07 / DUE DILIGENCEAsk the same hard questions of every participation provider.
A dealer should identify every entity, contract, license, insurer, administrator, reinsurance manager, claims handler, bank, auditor, tax professional, and service provider involved. It should understand who makes decisions, who holds funds, what is reserved, what reports are provided, what happens after a loss, and how the dealer exits.
References and historical examples can help, but they do not guarantee future performance. Dealer-specific projections should use documented assumptions, disclose uncertainty, and be reviewed by independent professionals who do not rely solely on the product sale for compensation.
- Who owns the entity, assumes risk, holds funds, sets reserves, and approves distributions?
- Which contracts govern the insurance, reinsurance, administration, management, and participation?
- What are every one-time, recurring, transaction, professional, carrier, and termination cost?
- Which reports, financial statements, claim details, and audit rights does the dealer receive?
- What happens after adverse results, regulatory change, ownership change, or termination?
08 / DECISION PATHProtect the collateral first, then select the participation model.
A participation opportunity cannot rescue a CPI program with weak evidence handling, unclear borrower communication, slow corrections, poor claims support, or unreliable accounting.
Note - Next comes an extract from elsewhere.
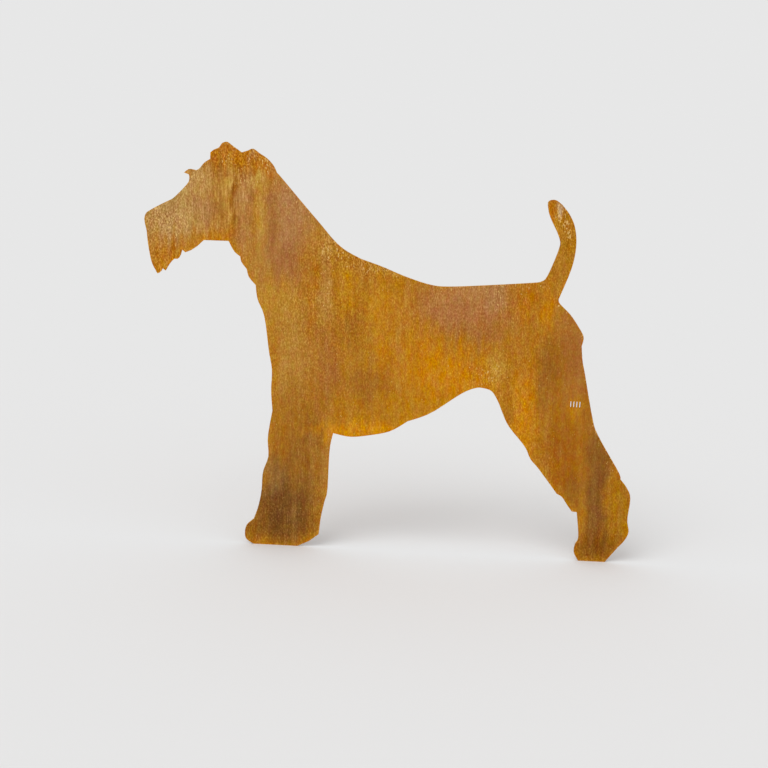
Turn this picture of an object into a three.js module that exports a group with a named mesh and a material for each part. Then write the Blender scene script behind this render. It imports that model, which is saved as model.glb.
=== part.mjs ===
import * as THREE from 'three';

// A garden figure of a wire-haired terrier: one flat silhouette cut from a sheet of
// weathering steel. It stands in the XZ plane, faces -X, and its thickness is centred on
// Y = 0. The ground is Z = 0, where both feet are cut off flat. The origin is the middle
// of the fore foot's sole.

// Driving dimensions, in millimetres
const overallHeight = 800;
const sheetThickness = 4;

// The row of plain slots that is cut through the ham
const slotCount = 4;
const slotWidth = 2;
const slotLength = 12;
const slotPitch = 6;

// Straight steps that stand for each span of a curve
const stepsPerSpan = 3;

const weatheringSteel = new THREE.MeshStandardMaterial({
  color: 0xab7229,
  roughness: 0.85,
  metalness: 0.3,
});

// The free outline is in percent of the overall height: x along the ground, z upward.
const percent = overallHeight / 100;

const outline = new THREE.Shape();

function at([x, z]) {
  return new THREE.Vector2(x * percent, z * percent);
}

// A smooth edge from the end of the last stretch through each of the points
function curve(...points) {
  outline.splineThru(points.map(at));
}

// A straight edge to a corner
function edge(corner) {
  const end = at(corner);
  outline.lineTo(end.x, end.y);
}

// A lock of hair: its outer side bends at a shoulder on its way to the tip, and a short
// straight side runs from the tip back to the root of the next lock.
function lock(shoulder, tip, root) {
  const bend = at(shoulder);
  const end = at(tip);
  outline.quadraticCurveTo(bend.x, bend.y, end.x, end.y);
  edge(root);
}

// The head, from the lip over the nose, muzzle and brow to the back of the skull
function head() {
  curve([-34.6, 80.4], [-34.3, 81.9], [-33.4, 82.7], [-31.3, 84.0], [-28.9, 85.3]);
  curve([-27.5, 86.2], [-24.5, 89.5], [-24.0, 90.8], [-24.1, 91.8]);
  eyebrow();
  curve([-21.6, 93.4], [-20.5, 94.8], [-19.1, 95.8]);
  topknot();
  curve([-10.2, 98.2], [-8.9, 98.7], [-7.3, 97.7], [-5.5, 96.6], [-3.9, 95.0], [-3.0, 93.3]);
}

function eyebrow() {
  edge([-25.3, 92.2]);
  curve([-24.1, 93.1], [-22.4, 92.9]);
}

function topknot() {
  edge([-19.1, 97.3]);
  curve([-18.3, 98.0], [-17.1, 98.6], [-16.3, 99.7], [-15.1, 100], [-13.9, 99.2], [-11.6, 97.7]);
}

// The topline, from the nape down the neck and along the back to the root of the tail
function topline() {
  curve([-1.8, 92.1], [3.7, 86.1], [8.0, 81.5], [11.4, 77.8], [14.3, 75.5], [18.2, 73.6]);
  curve([23.4, 72.0], [29.1, 69.9], [35.3, 68.2], [40.2, 68.0], [51.1, 69.0], [60.3, 70.0]);
}

function tail() {
  curve([62.2, 70.4], [63.6, 71.9], [65.8, 78.3], [65.8, 81.1], [63.2, 86.1], [62.5, 88.4]);
  curve([62.4, 89.6], [63.1, 90.2], [64.4, 90.2], [65.9, 89.2]);
  curve([67.8, 87.0], [69.2, 84.3], [69.9, 80.8], [69.8, 76.9], [68.9, 72.7], [66.7, 66.3]);
}

// The quarters, from under the tail down to the point of the hock
function rumpAndHam() {
  curve([67.1, 65.2], [69.9, 62.6], [72.1, 59.7], [73.5, 57.3], [73.2, 55.0]);
  curve([73.7, 51.4], [74.6, 47.9], [77.2, 37.4], [79.0, 32.8], [84.8, 23.8], [85.5, 21.8]);
}

// The hind foot, from the hock round the heel and along the sole to the step over the toes
function hindFoot() {
  curve([87.4, 19.5], [88.4, 16.9], [88.1, 11.4], [88.7, 8.3], [87.8, 5.9], [86.2, 3.9]);
  edge([83.3, 0]);
  edge([76.6, 0]);
  curve([75.4, 2.0], [75.5, 4.3], [76.2, 6.3], [75.3, 12.7]);
}

// The front of the hind leg, up over the stifle to the flank
function stifle() {
  edge([74.0, 12.8]);
  curve([72.6, 14.6], [71.3, 16.4], [69.9, 17.2]);
  curve([65.0, 23.3], [62.7, 25.8], [61.0, 29.0], [56.8, 33.8], [55.0, 37.1], [53.9, 39.6]);
}

function belly() {
  curve([52.1, 42.4], [49.9, 43.2], [47.8, 43.1], [44.3, 41.4], [37.2, 36.2], [31.6, 33.8]);
  curve([27.5, 31.1], [22.6, 29.8], [17.6, 29.1], [13.3, 29.8]);
}

// The foreleg, down its back, along the sole and up its front to the brisket
function foreleg() {
  curve([12.6, 25.2], [12.5, 15.1], [11.9, 12.0], [11.2, 8.0], [10.8, 3.4]);
  edge([8.5, 1.5]);
  edge([5.5, 0]);
  edge([-5.5, 0]);
  curve([-7.4, 1.2], [-7.8, 3.0], [-7.4, 4.9], [-5.7, 6.6]);
  curve([-4.7, 9.8], [-4.0, 14.0], [-3.8, 18.9], [-2.6, 23.0], [-2.9, 28.0], [-2.0, 34.8]);
}

// The chest and throat, whose coat ends in shallow steps
function chestAndThroat() {
  curve([-2.5, 39.8], [-2.5, 45.1], [-3.4, 49.7], [-4.8, 58.2], [-6.6, 62.4], [-7.2, 65.9]);
  curve([-8.9, 67.8], [-9.5, 69.7]);
  curve([-10.8, 71.3], [-11.2, 72.7]);
  curve([-12.7, 73.9], [-14.1, 76.3]);
}

// The jaw and the beard, whose underside is four locks
function jawAndBeard() {
  edge([-20.1, 76.2]);
  lock([-22.4, 73.6], [-24.5, 73.0], [-25.3, 73.6]);
  lock([-25.7, 71.5], [-26.4, 71.3], [-27.1, 71.3]);
  lock([-28.1, 70.6], [-29.2, 68.3], [-29.9, 68.8]);
  lock([-30.4, 67.6], [-31.2, 67.5], [-31.6, 68.2]);
  curve([-32.7, 70.4], [-33.6, 74.6], [-34.0, 77.8]);
}

// Slots with round ends, side by side, centred on one point of the ham
function cutSlots() {
  const middle = at([72.8, 40.3]);
  const radius = slotWidth / 2;
  const reach = slotLength / 2 - radius;
  const firstX = middle.x - ((slotCount - 1) * slotPitch) / 2;
  for (let i = 0; i < slotCount; i += 1) {
    const x = firstX + i * slotPitch;
    const slot = new THREE.Path();
    slot.absarc(x, middle.y + reach, radius, 0, Math.PI);
    slot.absarc(x, middle.y - reach, radius, Math.PI, 2 * Math.PI);
    outline.holes.push(slot);
  }
}

function silhouette() {
  const lip = at([-34.0, 77.8]);
  outline.moveTo(lip.x, lip.y);
  head();
  topline();
  tail();
  rumpAndHam();
  hindFoot();
  stifle();
  belly();
  foreleg();
  chestAndThroat();
  jawAndBeard();
  cutSlots();

  // The outline is extruded along its own normal, then stood up with its middle on Y = 0.
  const geometry = new THREE.ExtrudeGeometry(outline, {
    depth: sheetThickness,
    bevelEnabled: false,
    curveSegments: stepsPerSpan,
  });
  geometry.translate(0, 0, -sheetThickness / 2);
  geometry.rotateX(Math.PI / 2);

  const sheet = new THREE.Mesh(geometry, weatheringSteel);
  sheet.name = 'terrier_sheet';
  return sheet;
}

const figure = new THREE.Group();
figure.add(silhouette());

export default figure;
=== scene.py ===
# %% [markdown]
# A garden figure of a wire-haired terrier: one flat silhouette, cut from a sheet of
# weathering steel and left outdoors until it rusted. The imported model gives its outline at
# real size. This lesson turns that plain solid into a rusted sheet: soft cut edges, a face
# that is slightly uneven, and a patina whose colours follow how the rain ran down it.

# %% Load the figure
from math import pi, radians

import bmesh
import bpy
import numpy as np
from mathutils import Matrix, Vector, noise
from mathutils.bvhtree import BVHTree


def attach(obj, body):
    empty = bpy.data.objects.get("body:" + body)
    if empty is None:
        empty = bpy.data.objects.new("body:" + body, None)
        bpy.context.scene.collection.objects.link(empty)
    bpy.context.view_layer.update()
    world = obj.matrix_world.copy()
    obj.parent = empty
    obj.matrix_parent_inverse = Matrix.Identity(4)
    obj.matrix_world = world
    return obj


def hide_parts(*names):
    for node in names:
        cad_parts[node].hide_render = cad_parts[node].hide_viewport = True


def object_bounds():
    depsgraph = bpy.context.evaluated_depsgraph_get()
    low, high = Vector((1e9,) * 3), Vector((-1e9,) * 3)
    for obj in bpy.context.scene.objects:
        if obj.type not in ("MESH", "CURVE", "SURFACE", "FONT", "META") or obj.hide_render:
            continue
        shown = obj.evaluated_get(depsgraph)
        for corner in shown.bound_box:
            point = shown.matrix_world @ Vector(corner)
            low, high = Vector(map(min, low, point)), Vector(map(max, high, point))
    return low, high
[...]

The dealer should first confirm that the product and operating workflow fit the portfolio and treat customers appropriately.
The next step is a confidential, non-binding review of state mix, active accounts, monthly originations, current protection products, historical losses, participation goals, current entity structure if any, and desired level of ownership. ACP can then help compare core CPI, contractual participation, dealer-owned reinsurance, or a staged path.